Even at $5 per tonne -- well below any realistic long-term market scenario -- the project still achieves a 15% IRR and pays back within 6 years. The low capital base of cap-and-flare projects provides a cushion that RNG projects, with their $15-50 million cost structures, simply cannot match. A 50% credit price decline is uncomfortable but survivable for a cap-and-flare project. The same decline can bankrupt an RNG project.
Beyond Carbon Credits: Ancillary Economic Benefits
The ROI calculations above consider only carbon credit revenue. In practice, dairy operators realize several additional economic benefits that are harder to quantify but real.
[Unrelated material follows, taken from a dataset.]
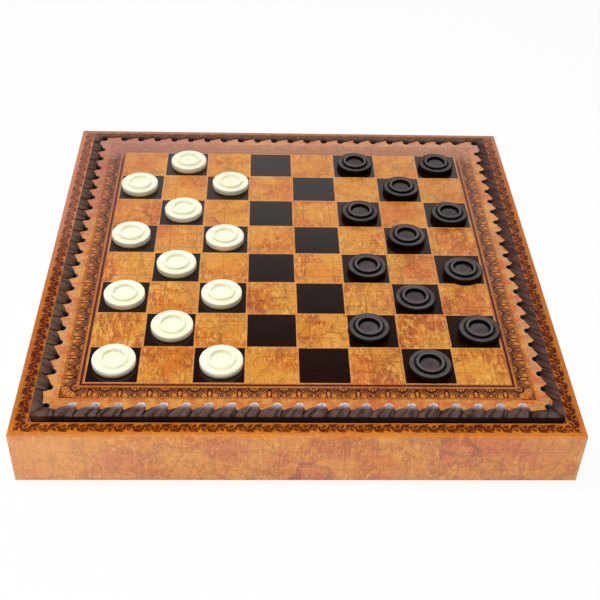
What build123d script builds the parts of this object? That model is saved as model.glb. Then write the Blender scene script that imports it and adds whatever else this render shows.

Odor reduction from covered lagoons can protect property values, reduce neighbor complaints that lead to legal costs, and in some cases enable operation expansion that would otherwise face community opposition. Regulatory compliance value increases as state methane regulations tighten -- an installed system avoids future compliance costs and penalties. Some operators have reported improved relationships with processors and buyers who increasingly require sustainability metrics from their supply chain.
Insurance and lending benefits are emerging as well. Several agricultural lenders have begun offering preferential terms for operations with methane management infrastructure, viewing covered lagoons as risk mitigation for environmental liability. While it is difficult to assign a dollar value to these benefits, they consistently tip the decision in favor of methane capture for operators who are on the fence about the carbon credit economics alone.
“I've never had a farmer come back after two years and say they wish they hadn't done it. The checks from carbon credits are real, the smell is gone, and the neighbors stopped complaining. That's a pretty good return on zero dollars invested.”